Unconstrained Iris Acquisition and Recognition Using COTS PTZ Camera
(S. Venugopalan and M. Savvides "Unconstrained Iris Acquisition and Recognition using COTS PTZ camera," in EURASIP Journal on Advances in Signal Processing, Vol. 2010, No. 38, February 2010)
Uniqueness of iris patterns among individuals has resulted in the ubiquity of iris recognition systems in virtual and physical spaces, at high security facilities around the globe. Traditional methods of acquiring iris patterns in commercial systems scan the iris when an individual is at a predetermined location in front of the scanner. Most state-of-the-art techniques for unconstrained iris acquisition in literature use expensive custom equipment and are composed of a multicamera setup, which is bulky, expensive, and requires calibration. This paper investigates a method of unconstrained iris acquisition and recognition using a single commercial off-the-shelf (COTS) pan-tilt-zoom (PTZ) camera, that is compact and that reduces the cost of the final system, compared to other proposed hierarchical multicomponent systems. We employ state-of-the-art techniques for face detection and a robust eye detection scheme using active shape models for accurate landmark localization. Additionally, our system alleviates the need for any calibration stage prior to its use. We present results using a database of iris images captured using our system, while operating in an unconstrained acquisition mode at 1.5 m standoff, yielding an iris diameter in the 150–200 pixels range.

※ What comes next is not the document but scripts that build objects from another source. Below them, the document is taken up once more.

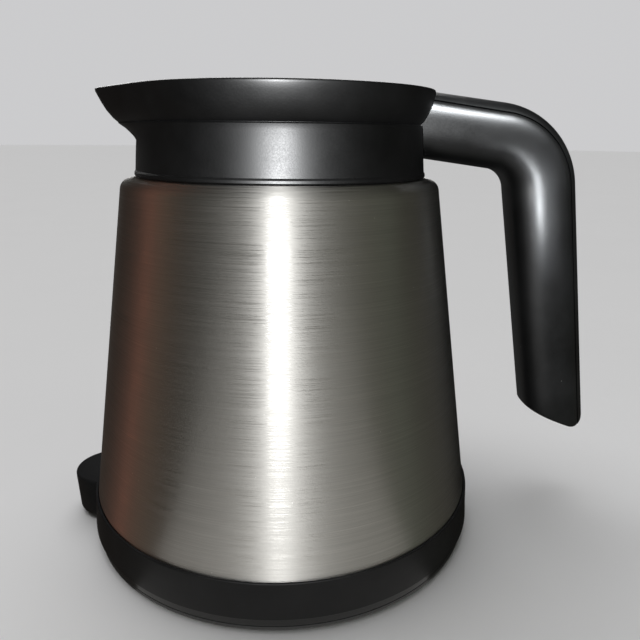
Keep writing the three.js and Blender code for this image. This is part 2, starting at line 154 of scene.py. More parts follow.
def turnPiece(name, corners, sides=128, steps=5):  # an outline turned about the Z axis
    points = filletOutline(corners, steps)
    onAxis = corners[0][0] == 0
    piece = drawOutline(name, points, closed=not onAxis)
    bpy.ops.mesh.select_all(action="SELECT")
    bpy.ops.mesh.spin(steps=sides, angle=tau, center=(0, 0, 0), axis=(0, 0, 1))
    bpy.ops.object.mode_set(mode="OBJECT")
    closeUp(piece)
    return piece


def wedgeCutter(innerR, outerR, low, high, azimuth, halfAngle):  # a window cutter, part of a ring
    clearSelection()
    middle = ((innerR + outerR) / 2 * mm, 0, (low + high) / 2 * mm)
    bpy.ops.mesh.primitive_plane_add(size=1, location=middle, rotation=(math.pi / 2, 0, 0))
    cutter = bpy.context.object
    cutter.scale = ((outerR - innerR) * mm, (high - low) * mm, 1)
    bpy.ops.object.transform_apply(location=True, rotation=True, scale=True)
    bpy.ops.object.mode_set(mode="EDIT")
    bpy.ops.mesh.select_all(action="SELECT")
    bpy.ops.mesh.spin(steps=20, angle=2 * halfAngle, center=(0, 0, 0), axis=(0, 0, 1))
    bpy.ops.object.mode_set(mode="OBJECT")
    closeUp(cutter)
    sweep = sum((v.co for v in cutter.data.vertices), Vector()) / len(cutter.data.vertices)
    turn = azimuth - math.atan2(sweep.y, sweep.x)
    cutter.data.transform(Matrix.Rotation(turn, 4, "Z"))
    return cutter


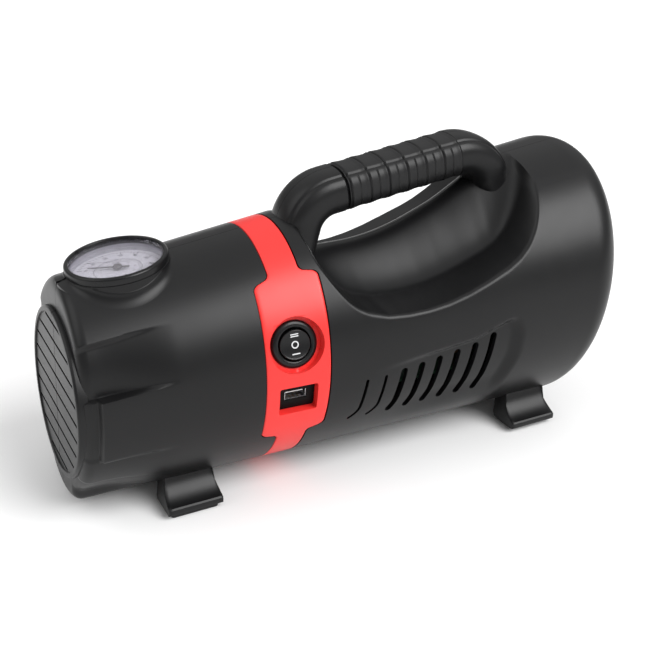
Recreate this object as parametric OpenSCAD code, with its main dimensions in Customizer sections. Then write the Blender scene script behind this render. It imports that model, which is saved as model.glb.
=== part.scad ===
// Portable tire inflator: a conical drum housing with a carrying handle, a red
// control band, a round pressure gauge and a geared piston compressor inside.
// Frame: +X towards the large end, -Y is the control side, +Z up, feet on z = 0.

/* [Housing] */
// Height of the drum's section in the middle of the length
drum_height = 156.2; // [150:0.1:164]
// Width of the section as a share of its height
section_ratio = 0.85; // [0.82:0.01:0.9]
// Growth of the section's half height per millimetre of length
taper = 0.07; // [0.05:0.005:0.08]
// Rise of the section's centre per millimetre of length
axis_rise = 0.063; // [0.05:0.001:0.07]
// Height of the section's centre above the floor, in the middle
axis_height = 84.1; // [82:0.1:90]
// Wall thickness of the moulded shells
wall = 3; // [2.4:0.1:3.6]
// Distance from the middle to the nose face
nose_length = 174.5; // [172:0.5:180]
// Distance from the middle to the rear face
rear_length = 170; // [166:1:176]
// Rounding of the rear shoulder
rear_round = 20; // [16:1:24]
// Rounding of the nose rim
nose_round = 6; // [4:0.5:8]
// Depth of the side flutes behind the nose rim
flute_depth = 5; // [3:0.5:6]

/* [Control band] */
// Middle of the control band
band_x = -53.5; // [-56:0.5:-51]
// Width of the band over the top and the bottom
band_w = 18.4; // [14:0.1:22]
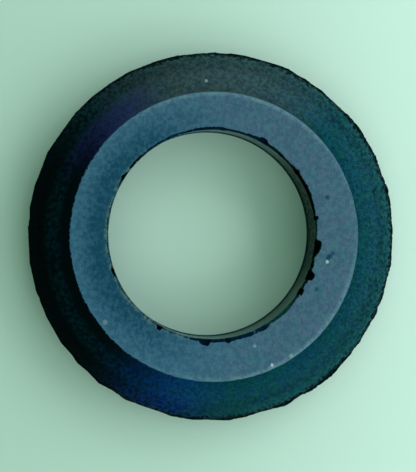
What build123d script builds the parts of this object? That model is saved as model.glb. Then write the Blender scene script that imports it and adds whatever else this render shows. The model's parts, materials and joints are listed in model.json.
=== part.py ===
from build123d import *

import os
from math import cos, degrees, radians, sin

# A moulded rubber fairlead: one solid ring, flat on both sides, with rounded bevels that run out
# to a parting line at mid-height. The frame is in millimetres. The origin is on the underside, on
# the axis of the outer form, with +Z up through the hole and +X towards the most torn side.

# Moulded form. The bevel's section is an arc that stands BEVEL_BULGE outside its own chord.
MOULDED_DIAMETER = 31.8
FLAT_DIAMETER = 25.0
BORE_DIAMETER = 18.0
THICKNESS = 4.6
LAND_HEIGHT = 0.36
BEVEL_BULGE = 0.3
FLAT_EDGE_RADIUS = 0.15

# The pin that formed the hole stood a little off the axis of the outer form.
BORE_CENTRE = (-0.2, 0.2)

# A thin web of flash came out at the parting line and was cut back by hand in short strokes, to
# about the trimmed diameter. Each corner between two strokes has its angle in degrees and how far
# it stands outside that diameter.
FLASH_THICKNESS = 0.16
FLASH_REACH = 0.5
TRIMMED_DIAMETER = 32.0
TRIM_CORNERS = [
    (2, 0.00), (5, -0.03), (10, 0.06), (15, 0.12), (20, -0.03), (26, 0.10), (36, 0.12), (41, 0.06),
    (46, -0.08), (53, 0.01), (56, -0.05), (59, 0.03), (62, -0.02), (65, 0.10), (68, 0.07),
    (72, -0.01), (79, 0.02), (84, 0.03), (86, -0.05), (89, 0.04), (94, -0.04), (101, 0.02),
    (108, -0.01), (117, 0.02), (124, -0.02), (131, -0.01), (138, 0.00), (147, -0.07), (153, 0.05),
    (157, -0.04), (164, 0.02), (171, 0.03), (174, -0.08), (177, 0.01), (188, 0.00), (197, 0.00),
    (206, -0.02), (215, 0.03), (219, -0.07), (223, 0.04), (227, -0.06), (232, 0.10), (237, -0.07),
    (242, 0.05), (248, -0.09), (253, -0.11), (257, 0.03), (264, 0.07), (268, -0.03), (275, 0.12),
    (281, 0.04), (285, -0.08), (294, 0.20), (299, -0.03), (303, 0.15), (311, 0.19), (317, 0.04),
    (320, 0.05), (322, -0.02), (324, 0.06), (330, -0.03), (335, 0.08), (337, -0.05), (340, 0.06),
    (345, -0.06), (351, 0.06),
]

# Along the hole's upper rim a thin lip of rubber has torn off. Each point has its angle in degrees
# and the width that is missing from the flat. On the far side the rim is whole: the outline of the
# tear runs inside the hole there and cuts nothing.
TEAR_DEPTH = 0.3
WHOLE_RIM = -0.2
TEAR_WIDTHS = [
    (-104, 0.05), (-99, 0.25), (-84, 0.34), (-74, 0.33), (-69, 0.40), (-65, 0.33), (-61, 0.42),
    (-57, 0.22), (-53, 0.28), (-45, 0.30), (-38, 0.22), (-30, 0.19), (-26, 0.24), (-16, 0.18),
    (-1, 0.12), (12, 0.16), (24, 0.29), (31, 0.24), (38, 0.27), (43, 0.15), (50, 0.21), (58, 0.28),
    (66, 0.30), (73, 0.22), (78, 0.20), (84, 0.28), (93, 0.30), (102, 0.21), (112, 0.28),
    (118, 0.21), (124, 0.27), (130, 0.22), (139, 0.28), (144, 0.14), (148, 0.27), (154, 0.08),
    (162, WHOLE_RIM), (185, WHOLE_RIM), (210, WHOLE_RIM), (235, WHOLE_RIM), (248, WHOLE_RIM),
]

# Deeper bites out of the same rim: where the bite starts, where it reaches furthest, where it ends,
# in degrees, and how far it goes into the flat.
NICK_DEPTH = 0.55
NICK_TIP_WIDTH = 0.14
NICKS = [
    (-2.0, -5.5, -15.5, 0.50), (-19.0, -22.7, -26.0, 0.58), (-30.5, -32.7, -35.0, 0.37),
    (-79.0, -81.5, -84.0, 0.44), (-88.5, -94.0, -100.0, 0.60), (-118.0, -120.0, -121.5, 0.54),
    (-157.0, -159.5, -162.0, 0.30), (66.0, 61.5, 56.5, 0.48), (10.5, 9.0, 7.5, 0.35),
    (38.0, 36.0, 34.0, 0.34),
]


def polar(radius, angle, centre=(0.0, 0.0)):
    turn = radians(angle)
    return (centre[0] + radius * cos(turn), centre[1] + radius * sin(turn))


def moulded_disc():
    """The form as it left the mould, without its hole: half of the section turned about the axis."""
    flat_radius = FLAT_DIAMETER / 2
    land_radius = MOULDED_DIAMETER / 2
    flash_radius = land_radius + FLASH_REACH
    land_low = (THICKNESS - LAND_HEIGHT) / 2
    land_high = (THICKNESS + LAND_HEIGHT) / 2
    flash_low = (THICKNESS - FLASH_THICKNESS) / 2
    flash_high = (THICKNESS + FLASH_THICKNESS) / 2
    flash = [
        (land_radius, land_low),
        (land_radius, flash_low),
        (flash_radius, flash_low),
        (flash_radius, flash_high),
        (land_radius, flash_high),
        (land_radius, land_high),
    ]
    with BuildPart() as disc:
        with BuildSketch(Plane.XZ) as section:
            with BuildLine():
                Line((0, 0), (flat_radius, 0))
                SagittaArc((flat_radius, 0), (land_radius, land_low), -BEVEL_BULGE)
                Polyline(*flash)
                SagittaArc((land_radius, land_high), (flat_radius, THICKNESS), -BEVEL_BULGE)
                Polyline((flat_radius, THICKNESS), (0, THICKNESS), (0, 0))
            make_face()
            edges_of_flats = section.vertices().filter_by(
                lambda v: abs(v.X - flat_radius) < FLAT_EDGE_RADIUS
            )
            fillet(edges_of_flats, FLAT_EDGE_RADIUS)
        revolve(axis=Axis.Z)
    return disc.part


def trimmed_outline():
    """A prism through the corners that the hand trimming left."""
    corners = [polar(TRIMMED_DIAMETER / 2 + step, angle) for angle, step in TRIM_CORNERS]
    with BuildPart() as prism:
        with BuildSketch():
            with BuildLine():
                Polyline(*corners, close=True)
            make_face()
        extrude(amount=THICKNESS)
    return prism.part


def bore():
    with BuildPart() as hole:
        with Locations(BORE_CENTRE):
            Cylinder(
                BORE_DIAMETER / 2,
                THICKNESS,
                align=(Align.CENTER, Align.CENTER, Align.MIN),
            )
    return hole.part


def torn_lip():
    """What tore off along the upper rim, as a shallow plug with a wavy outline."""
    rim = BORE_DIAMETER / 2
    outline = [polar(rim + width, angle, BORE_CENTRE) for angle, width in TEAR_WIDTHS]
    with BuildPart() as plug:
        with BuildSketch(Plane.XY.offset(THICKNESS - TEAR_DEPTH)):
            with BuildLine():
                Spline(*outline, periodic=True)
            make_face()
        extrude(amount=2 * TEAR_DEPTH)
    return plug.part


def nick(start, tip, end, reach):
    """One bite out of the rim: a wedge with a blunt tip, open towards the hole."""
    rim = BORE_DIAMETER / 2
    inside = rim - reach
    blunt = degrees(NICK_TIP_WIDTH / 2 / rim)
    if end < start:
        blunt = -blunt
    corners = [
        polar(inside, start, BORE_CENTRE),
        polar(rim, start, BORE_CENTRE),
        polar(rim + reach, tip - blunt, BORE_CENTRE),
        polar(rim + reach, tip + blunt, BORE_CENTRE),
        polar(rim, end, BORE_CENTRE),
        polar(inside, end, BORE_CENTRE),
    ]
    with BuildPart() as bite:
        with BuildSketch(Plane.XY.offset(THICKNESS - NICK_DEPTH)):
            with BuildLine():
                Polyline(*corners, close=True)
            make_face()
        extrude(amount=2 * NICK_DEPTH)
    return bite.part


def fairlead_ring():
    ring = moulded_disc() & trimmed_outline()
    ring = ring - bore()
    ring = ring - torn_lip()
    for bite in NICKS:
        ring = ring - nick(*bite)
    return ring


os.makedirs("parts", exist_ok=True)
export_step(fairlead_ring(), "parts/fairlead_ring.step")
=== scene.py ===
import json
from bisect import bisect_right
from math import atan2, cos, degrees, pi, radians, sin, sqrt

import bmesh
import bpy
import numpy as np
from mathutils import Color, Matrix, Vector, noise


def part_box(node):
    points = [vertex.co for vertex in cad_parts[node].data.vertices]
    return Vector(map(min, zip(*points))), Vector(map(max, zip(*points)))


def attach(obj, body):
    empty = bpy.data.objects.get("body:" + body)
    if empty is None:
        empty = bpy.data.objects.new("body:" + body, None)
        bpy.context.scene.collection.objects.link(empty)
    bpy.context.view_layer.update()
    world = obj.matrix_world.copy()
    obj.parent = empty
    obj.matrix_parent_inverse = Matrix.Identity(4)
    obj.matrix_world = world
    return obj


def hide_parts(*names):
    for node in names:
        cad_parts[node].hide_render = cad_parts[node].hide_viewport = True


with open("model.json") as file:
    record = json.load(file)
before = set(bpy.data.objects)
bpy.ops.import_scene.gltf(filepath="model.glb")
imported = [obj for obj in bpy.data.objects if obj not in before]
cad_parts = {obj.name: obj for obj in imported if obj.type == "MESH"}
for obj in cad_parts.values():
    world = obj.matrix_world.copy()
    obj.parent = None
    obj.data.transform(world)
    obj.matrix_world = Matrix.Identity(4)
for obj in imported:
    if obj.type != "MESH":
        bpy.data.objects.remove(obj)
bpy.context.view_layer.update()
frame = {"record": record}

bl_info = {
    "name": "Rubber fairlead",
    "version": (1, 0, 0),
    "blender": (4, 5, 0),
    "location": "3D View > Sidebar > Fairlead",
    "description": "Models a moulded rubber fairlead with a torn rim and a hand-trimmed edge",
    "category": "Add Mesh",
}

# Lengths are in metres where no comment says millimetres. Places less than TINY apart are the same
# place, and a vertex that has been moved may be out by ROUNDING.
MM = 0.001
TINY = 0.0001 * MM
ROUNDING = 0.001 * MM
NODE = "fairlead_ring"
LOW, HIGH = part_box(NODE)
BORE = next(mount for mount in frame["record"]["mounts"] if mount["name"] == "bore")
BORE_CENTRE = Vector(BORE["pos_m"]).xy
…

An Automatic Iris Occlusion Estimation Method based on High Dimensional Density Estimation
(Y. Li and M. Savvides, "An Automatic Iris Occlusion Estimation Method based on High Dimensional Density Estimation," in IEEE Transactions on Pattern Analysis and Machine Intelligence, Vol. 35, No. 4, pp. 784-796, April 2013)
Iris masks play an important role in iris recognition. They indicate which part of the iris texture map is useful and which part is occluded or contaminated by noisy image artifacts such as eyelashes, eyelids, eyeglasses frames, and specular reflections. The accuracy of the iris mask is extremely important. The performance of the iris recognition system will decrease dramatically when the iris mask is inaccurate, even when the best recognition algorithm is used. Traditionally, people used the rule-based algorithms to estimate iris masks from iris images. However, the accuracy of the iris masks generated this way is questionable. In this work, we propose to use Figueiredo and Jain's Gaussian Mixture Models (FJ-GMMs) to model the underlying probabilistic distributions of both valid and invalid regions on iris images. We also explored possible features and found that Gabor Filter Bank (GFB) provides the most discriminative information for our goal. Finally, we applied Simulated Annealing (SA) technique to optimize the parameters of GFB in order to achieve the best recognition rate. Experimental results show that the masks generated by the proposed algorithm increase the iris recognition rate on both ICE2 and UBIRIS dataset, verifying the effectiveness and importance of our proposed method for iris occlusion estimation.
A Bayesian Approach to Deformed Pattern Matching of Iris Images
(J. Thornton, M. Savvides and V. Kumar, "A Bayesian Approach to Deformed Pattern Matching of Iris Images," in IEEE Transactions on Pattern Analysis and Machine Intelligence, Vol. 29, No. 4, pp. 595-606, April 2007)
In this article, we describe a general probabilistic framework for matching patterns that experience in-plane nonlinear deformations, such as iris patterns. Given a pair of images, we derive a maximum a posteriori probability (MAP) estimate of the parameters of the relative deformation between them. Our estimation process accomplishes two things simultaneously: it normalizes for pattern warping and it returns a distortion-tolerant similarity metric which can be used for matching two nonlinearly deformed image patterns. The prior probability of the deformation parameters is specific to the pattern-type and, therefore, should result in more accurate matching than an arbitrary general distribution. We show that the proposed method is very well suited for handling iris biometrics, applying it to two databases of iris images which contain real instances of warped patterns. We demonstrate a significant improvement in matching accuracy using the proposed deformed Bayesian matching methodology. We also show that the additional computation required to estimate the deformation is relatively inexpensive, making it suitable for real-time applications.